Não tenho porque também não fui ao dentista em Dobbs Ferry, o Dr. Edward Zuckerberg, no estado de Nova Iorque. Insinuava-me e aconselhava-o a contratar um programador de software para dar aulas ao filho. O dentista iria pensar fazer isso quando o filho tivesse 12 anos mas, lá está, eu aconselharia aos 11. A família ficaria tão agradada comigo que, mais cedo ou mais cedo, eu poderia avançar com a proposta: "Quando o Mark inventar o Facebook, eu fico com um por cento, OK?" Claro, quem nega um por cento a um velho amigo da família?

Não cheguei a ir a Dobbs Ferry porque foi por volta de 1995 e nessa altura pensei ser mais vantajoso ir a Luanda, ao bairro do Sambizanga, tentar fazer um contrato com o pai de um miúdo de 3 anos. Julguei serem favas contadas, quem negaria um contrato apostando num filho ainda tão novinho, ainda por cima com contrapartidas pouco exigentes da minha parte? Dessa vez esforcei-me, mas não contei que havia um tipo com visão de futuro maior do que a minha. Quando cheguei ao Sambizanga, o pai do garoto disse-me que, no dia anterior, tinha passado por lá o senhor Bruno de Carvalho com a promessa de ser ele a fazer a carreira toda do filho. Sou obrigado a confirmar, o William de Carvalho deve toda a carreira (enfim, menos três anos) àquele meu adversário na corrida por futuros sucessos.

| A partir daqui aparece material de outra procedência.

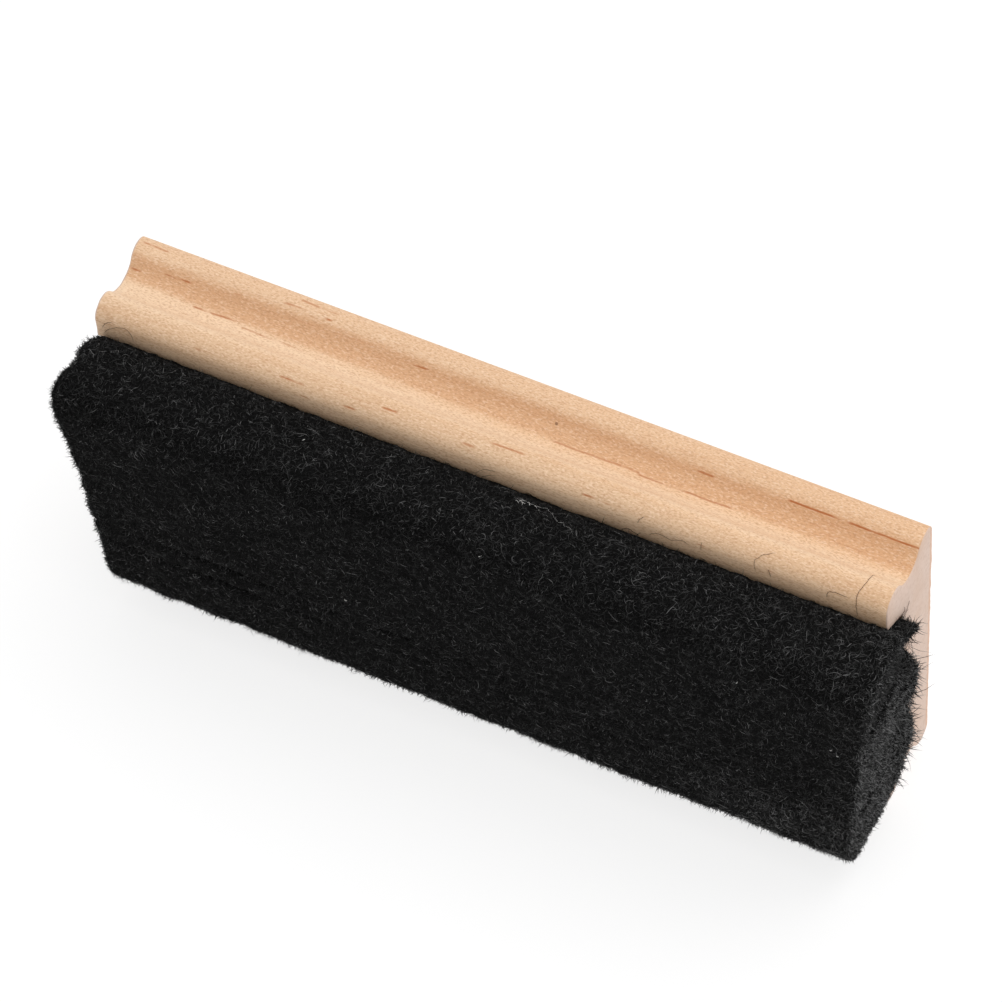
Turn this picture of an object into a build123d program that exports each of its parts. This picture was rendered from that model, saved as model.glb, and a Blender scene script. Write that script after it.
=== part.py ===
"""Chalkboard eraser: a pine moulding with a black wool felt pad glued into the channel of its underside.

Frame: +X runs along the eraser, +Y points out of the handle's crest, so the wiping face looks along -Y, and
+Z points out of one long side. The eraser stands on its other long side at Z = 0. Millimetres.

Every section is drawn from two measures: out, the distance from the handle's middle plane, positive towards
+Z, and deep, the distance in from the crest face towards the wiping face.
"""

import os
from math import acos, cos, pi, radians, sin

from build123d import *

# Overall size
LENGTH = 140.0  # the pine moulding
WIDTH = 60.0  # across the crest, and across the beads
DEPTH = 33.6  # crest face to wiping face
HALF = WIDTH / 2

# Handle section: on each side a shoulder, a finger cove and a bead, three arcs that run into one another
CREST_ROUND = 1.8
SHOULDER_DEEP = 2.4  # where the flat edge of the crest turns in
SHOULDER_ROUND = 3.0
SHOULDER_TURN = radians(60)
COVE_ROUND = 4.0
BEAD_ROUND = 2.9
LIP_INNER = 23.2
CHANNEL_DEEP = 11.2
CHANNEL_HALF = 19.6  # at the channel's floor; the lips lean outwards from there

# Centres of the cove and the bead, each tangent to the arc before it, with the bead as wide as the crest
COVE_CENTRE = (
    HALF - SHOULDER_ROUND + (SHOULDER_ROUND + COVE_ROUND) * cos(SHOULDER_TURN),
    SHOULDER_DEEP + (SHOULDER_ROUND + COVE_ROUND) * sin(SHOULDER_TURN),
)
BEAD_TURN = acos((COVE_CENTRE[0] - HALF + BEAD_ROUND) / (COVE_ROUND + BEAD_ROUND))
BEAD_CENTRE = (
    HALF - BEAD_ROUND,
    COVE_CENTRE[1] + (COVE_ROUND + BEAD_ROUND) * sin(BEAD_TURN),
)
LIP_DEEP = BEAD_CENTRE[1] + BEAD_ROUND  # underside of the two lips

# Felt pad
GLUE = 0.5  # hot-melt bed on the channel's floor
BED_INSET = 6.0  # the bed stops short of the handle's ends
FILM = 0.2  # glue film between the core and the wrap
FILM_INSET = 4.0  # the film stops short of the pad's ends
FELT_TOP = CHANNEL_DEEP + GLUE
WRAP_OUT = 27.1  # the wrap's outer side, below the lip
WRAP_THICK = 9.3  # on the wiping face
WRAP_INNER = WRAP_OUT - WRAP_THICK - 0.8  # a little thicker down the side, where it bulges
WRAP_END = -5.8  # the wrap's free edge on the wiping face
WRAP_ROUND = 5.0
TUCK_OUT = 19.2  # felt against a lip at the channel's floor
TUCK_INNER = 12.4
LIP_GAP = 0.2
CORE_STRIPS = 3
FAR_INNER_THICK = 4.4
FAR_OUT = -23.6  # the outer far layer's side, below the lip
FAR_ROUND = 4.0
JOINT_GAP = 0.1  # between neighbouring layers

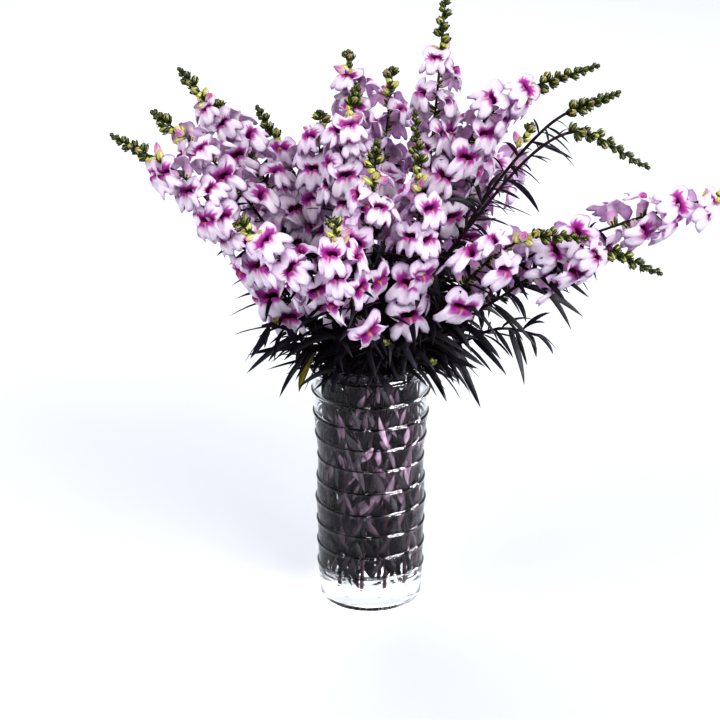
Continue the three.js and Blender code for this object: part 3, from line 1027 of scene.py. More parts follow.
@dataclass
class Water:
    """The water, out to the glass, with a raised edge where it meets it.

    into_glass is how far its skin lies within the glass, and edge_width the distance from the glass
    over which its raised edge falls to about a third.
    """

    vase: Vase
    level: float = 222
    into_glass: float = 0.08
    meniscus: float = 1.8
    edge_width: float = 1.3
    edge_rows: tuple[float, ...] = (0.4, 1, 2, 3.5, 6)
    wall_rows: int = 24
    segments: int = 128

    def build(self) -> None:
        """Makes the water."""
        vase, over = self.vase, self.into_glass
        rows = [(0.0, vase.floor - over)]
        rows += [(radius + over, z - over) for radius, z in vase.floor_corner(90, 14, -15)]
        low, high = vase.floor + vase.floor_round, self.level + self.meniscus
        rows += [(vase.inner(z) + over, float(z)) for z in np.linspace(low, high, self.wall_rows)]
        edge = vase.inner(self.level)
        rows += [(edge - d, self.level + self.meniscus * math.exp(-d / self.edge_width))
                 for d in self.edge_rows]
        rows += [(edge * 0.6, self.level), (0.0, self.level)]
        sketch = Sketch()
        sketch.add(lathed(rows, self.segments, Look.WATER))
        sketch.build("vase_water", vase.materials, (Look.WATER,), Slot.WATER, "water")


# ---------------------------------------------------------------- blooms and buds


def smooth_rows(keys: np.ndarray, rows: np.ndarray, at: np.ndarray) -> np.ndarray:
    """Reads rows of numbers between keys along a smooth line.

    Args:
        keys: The keys, rising.
        rows: One row of numbers for each key.
        at: The places to read.

    Returns:
        One row for each place.
    """
    slopes = np.gradient(rows, keys, axis=0)
    spot = np.clip(np.searchsorted(keys, at, side="right") - 1, 0, len(keys) - 2)
    gap = (keys[spot + 1] - keys[spot])[:, None]
    w = ((at - keys[spot])[:, None]) / gap
    leaving, reaching = slopes[spot] * gap * 0.8, slopes[spot + 1] * gap * 0.8
    return cubic(rows[spot], rows[spot + 1], leaving, reaching, w)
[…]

E volto à Torre E, das Torres de Lisboa, onde para chegar, todos os dias, passo pela Torre G. Eles, os da Yupido, moraram lá, naquela lusitana garagem de Palo Alto. Bastou ter erguido os olhos para o primeiro andar... Com o meu flair pelo sucesso dei inevitavelmente por eles - a Cláudia, o Torcato, o Filipe... Jovens de 20 e pouco mais e, sobretudo, com aquela fragrância, ligeiramente almiscarada, que têm as fortunas futuras.

Um dia, no café do meio das torres, vi a Cláudia e o Torcato e cheirei logo 28 768 199 972 euros... Está bem, 28 768 199 969, se as bicas e bolo de nozes, que ela comeu, foram pagos com as mais-valias futuras da Yupido. Mais coisa menos coisa, duas vezes a Galp, ali ao lado, na outra esquina, e sem garantir quanto mais ou menos é porque, confesso, não sei se o CEO Carlos Gomes da Silva também paga a bica com os lucros da gasolineira.

Com os jovens da Yupido falei ainda eles não sabiam que um dia iriam atingir os tais quase 29 mil milhões. Fiz a abordagem habitual. Fui um mãos-largas: Cláudia, podem ser macarons, vindos todos os dias da Ladurée de Paris! Torcato, Filipe, bicas à vontade! "E para os outros dois sócios?", perguntou-me o Torcato. "Também, claro", prometi. Só queria o um por cento da ordem - exigi, com o estatuto de quase ex-sócio do Jobs e do Zuckerberg. Riram-se-me na cara: "Onde é que tu, meu, tens 2,43 milhões?!"

E mostraram-me uma fotocópia com o capital social da Yupido: já então era 243 milhões de euros! É certo que aquilo era quase tudo um ativo intangível mas esfregado na cara, doía, era tangível! O que me custou mais, porém, foi não me ter esganado todo e entrar com os tais 2,43 milhões. Porque, pouco depois, a Yupido fez um aumento do capital social e galgou para os atuais 29 mil milhões, graças a outro ativo intangível. Mas, está fadado, nunca serei milionário. Nem a reboque.